*PROBLEM:* Return the line containing "front_base_wall();", the line containing "obj.data.transform(world)", and every line between them, exactly as they stand. Output nothing else.
##### RAW DATA
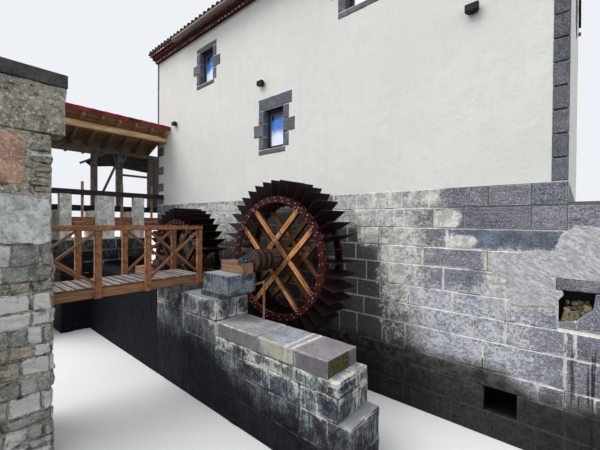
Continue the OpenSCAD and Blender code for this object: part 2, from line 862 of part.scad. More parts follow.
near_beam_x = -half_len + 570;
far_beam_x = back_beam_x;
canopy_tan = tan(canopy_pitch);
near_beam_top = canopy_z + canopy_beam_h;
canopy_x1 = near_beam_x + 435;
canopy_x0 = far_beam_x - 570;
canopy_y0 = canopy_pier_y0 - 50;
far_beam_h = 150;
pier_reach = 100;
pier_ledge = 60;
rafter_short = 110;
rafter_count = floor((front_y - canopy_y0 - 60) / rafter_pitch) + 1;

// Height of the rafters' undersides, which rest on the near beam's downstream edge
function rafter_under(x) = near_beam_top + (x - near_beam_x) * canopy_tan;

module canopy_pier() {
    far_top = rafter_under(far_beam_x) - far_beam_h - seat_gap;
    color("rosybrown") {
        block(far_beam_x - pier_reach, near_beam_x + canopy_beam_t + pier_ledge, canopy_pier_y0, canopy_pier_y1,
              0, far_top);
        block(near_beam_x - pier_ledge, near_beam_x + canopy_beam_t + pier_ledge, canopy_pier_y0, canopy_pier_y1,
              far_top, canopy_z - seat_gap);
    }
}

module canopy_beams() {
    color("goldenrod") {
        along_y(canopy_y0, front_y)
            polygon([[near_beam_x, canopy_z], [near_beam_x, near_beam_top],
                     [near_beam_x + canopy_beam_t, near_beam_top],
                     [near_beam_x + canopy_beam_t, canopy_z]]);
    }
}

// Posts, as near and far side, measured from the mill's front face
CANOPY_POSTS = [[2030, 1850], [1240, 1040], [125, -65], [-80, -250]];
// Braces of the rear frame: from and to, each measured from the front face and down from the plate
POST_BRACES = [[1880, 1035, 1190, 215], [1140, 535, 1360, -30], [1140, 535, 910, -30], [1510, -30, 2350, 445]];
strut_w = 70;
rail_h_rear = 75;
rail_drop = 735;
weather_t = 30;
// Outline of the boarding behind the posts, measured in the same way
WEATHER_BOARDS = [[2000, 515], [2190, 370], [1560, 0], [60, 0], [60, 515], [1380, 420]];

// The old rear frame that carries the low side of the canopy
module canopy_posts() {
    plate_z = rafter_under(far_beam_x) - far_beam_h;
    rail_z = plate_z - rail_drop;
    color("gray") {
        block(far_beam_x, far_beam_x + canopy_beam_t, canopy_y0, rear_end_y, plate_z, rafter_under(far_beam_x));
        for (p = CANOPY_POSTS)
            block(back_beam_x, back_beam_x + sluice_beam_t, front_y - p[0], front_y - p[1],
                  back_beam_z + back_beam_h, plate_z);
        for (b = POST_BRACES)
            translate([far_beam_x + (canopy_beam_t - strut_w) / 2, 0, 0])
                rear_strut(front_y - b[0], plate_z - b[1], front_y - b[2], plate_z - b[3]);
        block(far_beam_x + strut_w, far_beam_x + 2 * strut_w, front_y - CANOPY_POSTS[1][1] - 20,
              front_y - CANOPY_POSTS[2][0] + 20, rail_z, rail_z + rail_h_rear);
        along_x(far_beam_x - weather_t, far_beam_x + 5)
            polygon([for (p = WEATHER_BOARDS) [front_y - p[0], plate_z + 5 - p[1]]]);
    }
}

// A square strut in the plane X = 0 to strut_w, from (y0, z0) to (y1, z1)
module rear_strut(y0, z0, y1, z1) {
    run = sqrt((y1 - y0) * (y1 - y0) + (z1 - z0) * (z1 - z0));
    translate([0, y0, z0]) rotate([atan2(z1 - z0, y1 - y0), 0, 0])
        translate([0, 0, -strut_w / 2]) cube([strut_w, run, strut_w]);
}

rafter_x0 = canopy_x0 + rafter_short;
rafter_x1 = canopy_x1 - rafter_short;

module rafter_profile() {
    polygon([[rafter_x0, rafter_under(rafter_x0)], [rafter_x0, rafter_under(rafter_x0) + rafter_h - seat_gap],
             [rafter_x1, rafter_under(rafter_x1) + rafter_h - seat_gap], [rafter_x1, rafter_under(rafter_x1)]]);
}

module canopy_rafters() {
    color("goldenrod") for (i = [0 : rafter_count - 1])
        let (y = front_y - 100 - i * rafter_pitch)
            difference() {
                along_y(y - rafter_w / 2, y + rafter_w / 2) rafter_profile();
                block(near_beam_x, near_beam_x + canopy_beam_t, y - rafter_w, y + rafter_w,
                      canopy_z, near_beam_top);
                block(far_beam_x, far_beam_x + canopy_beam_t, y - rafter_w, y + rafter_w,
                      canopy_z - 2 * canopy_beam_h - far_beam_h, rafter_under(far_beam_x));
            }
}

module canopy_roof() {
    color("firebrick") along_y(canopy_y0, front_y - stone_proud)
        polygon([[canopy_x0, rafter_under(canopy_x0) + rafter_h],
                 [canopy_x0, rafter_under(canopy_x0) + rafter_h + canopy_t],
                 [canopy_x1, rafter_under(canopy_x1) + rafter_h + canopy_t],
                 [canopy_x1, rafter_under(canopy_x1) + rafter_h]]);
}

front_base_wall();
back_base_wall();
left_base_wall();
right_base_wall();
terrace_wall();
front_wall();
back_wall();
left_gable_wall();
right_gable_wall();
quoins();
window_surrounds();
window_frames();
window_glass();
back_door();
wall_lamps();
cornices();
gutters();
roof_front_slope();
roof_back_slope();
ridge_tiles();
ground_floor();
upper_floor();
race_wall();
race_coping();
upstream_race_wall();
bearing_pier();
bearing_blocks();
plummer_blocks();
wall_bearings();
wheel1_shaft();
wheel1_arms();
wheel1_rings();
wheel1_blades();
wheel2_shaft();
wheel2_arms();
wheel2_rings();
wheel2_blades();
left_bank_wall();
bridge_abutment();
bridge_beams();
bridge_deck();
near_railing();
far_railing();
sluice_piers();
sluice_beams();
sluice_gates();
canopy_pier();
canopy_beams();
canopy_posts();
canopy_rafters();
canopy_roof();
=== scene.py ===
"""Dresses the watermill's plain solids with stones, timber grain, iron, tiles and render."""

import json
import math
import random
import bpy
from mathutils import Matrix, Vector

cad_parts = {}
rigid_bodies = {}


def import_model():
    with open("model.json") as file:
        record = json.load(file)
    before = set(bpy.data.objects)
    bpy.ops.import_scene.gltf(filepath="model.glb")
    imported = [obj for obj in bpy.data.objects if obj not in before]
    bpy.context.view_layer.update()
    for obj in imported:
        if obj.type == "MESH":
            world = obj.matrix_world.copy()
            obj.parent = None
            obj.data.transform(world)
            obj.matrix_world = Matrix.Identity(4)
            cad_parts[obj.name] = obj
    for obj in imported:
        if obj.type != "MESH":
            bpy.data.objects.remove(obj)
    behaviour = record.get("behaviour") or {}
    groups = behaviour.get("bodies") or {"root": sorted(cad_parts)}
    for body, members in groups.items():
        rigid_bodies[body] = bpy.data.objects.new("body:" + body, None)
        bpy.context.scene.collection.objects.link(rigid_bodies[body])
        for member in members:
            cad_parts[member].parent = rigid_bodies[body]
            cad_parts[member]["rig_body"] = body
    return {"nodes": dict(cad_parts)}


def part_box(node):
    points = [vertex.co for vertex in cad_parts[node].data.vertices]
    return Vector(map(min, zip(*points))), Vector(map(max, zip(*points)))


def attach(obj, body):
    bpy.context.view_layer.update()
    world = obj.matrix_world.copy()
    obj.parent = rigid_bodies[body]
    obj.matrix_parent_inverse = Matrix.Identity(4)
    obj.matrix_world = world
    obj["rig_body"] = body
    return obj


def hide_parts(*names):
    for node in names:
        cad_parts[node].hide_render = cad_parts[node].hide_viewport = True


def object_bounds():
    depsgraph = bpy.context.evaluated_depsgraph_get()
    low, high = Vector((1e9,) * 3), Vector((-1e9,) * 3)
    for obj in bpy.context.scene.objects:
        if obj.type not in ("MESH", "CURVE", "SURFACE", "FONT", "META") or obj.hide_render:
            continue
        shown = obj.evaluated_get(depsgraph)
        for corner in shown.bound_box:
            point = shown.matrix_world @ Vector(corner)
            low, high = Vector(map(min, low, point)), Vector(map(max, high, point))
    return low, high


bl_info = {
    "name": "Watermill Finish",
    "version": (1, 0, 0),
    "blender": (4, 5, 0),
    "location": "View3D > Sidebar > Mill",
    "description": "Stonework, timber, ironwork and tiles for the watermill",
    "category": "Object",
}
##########
*TASK RESULT:*
front_base_wall();
back_base_wall();
left_base_wall();
right_base_wall();
terrace_wall();
front_wall();
back_wall();
left_gable_wall();
right_gable_wall();
quoins();
window_surrounds();
window_frames();
window_glass();
back_door();
wall_lamps();
cornices();
gutters();
roof_front_slope();
roof_back_slope();
ridge_tiles();
ground_floor();
upper_floor();
race_wall();
race_coping();
upstream_race_wall();
bearing_pier();
bearing_blocks();
plummer_blocks();
wall_bearings();
wheel1_shaft();
wheel1_arms();
wheel1_rings();
wheel1_blades();
wheel2_shaft();
wheel2_arms();
wheel2_rings();
wheel2_blades();
left_bank_wall();
bridge_abutment();
bridge_beams();
bridge_deck();
near_railing();
far_railing();
sluice_piers();
sluice_beams();
sluice_gates();
canopy_pier();
canopy_beams();
canopy_posts();
canopy_rafters();
canopy_roof();
=== scene.py ===
"""Dresses the watermill's plain solids with stones, timber grain, iron, tiles and render."""

import json
import math
import random
import bpy
from mathutils import Matrix, Vector

cad_parts = {}
rigid_bodies = {}


def import_model():
    with open("model.json") as file:
        record = json.load(file)
    before = set(bpy.data.objects)
    bpy.ops.import_scene.gltf(filepath="model.glb")
    imported = [obj for obj in bpy.data.objects if obj not in before]
    bpy.context.view_layer.update()
    for obj in imported:
        if obj.type == "MESH":
            world = obj.matrix_world.copy()
            obj.parent = None
            obj.data.transform(world)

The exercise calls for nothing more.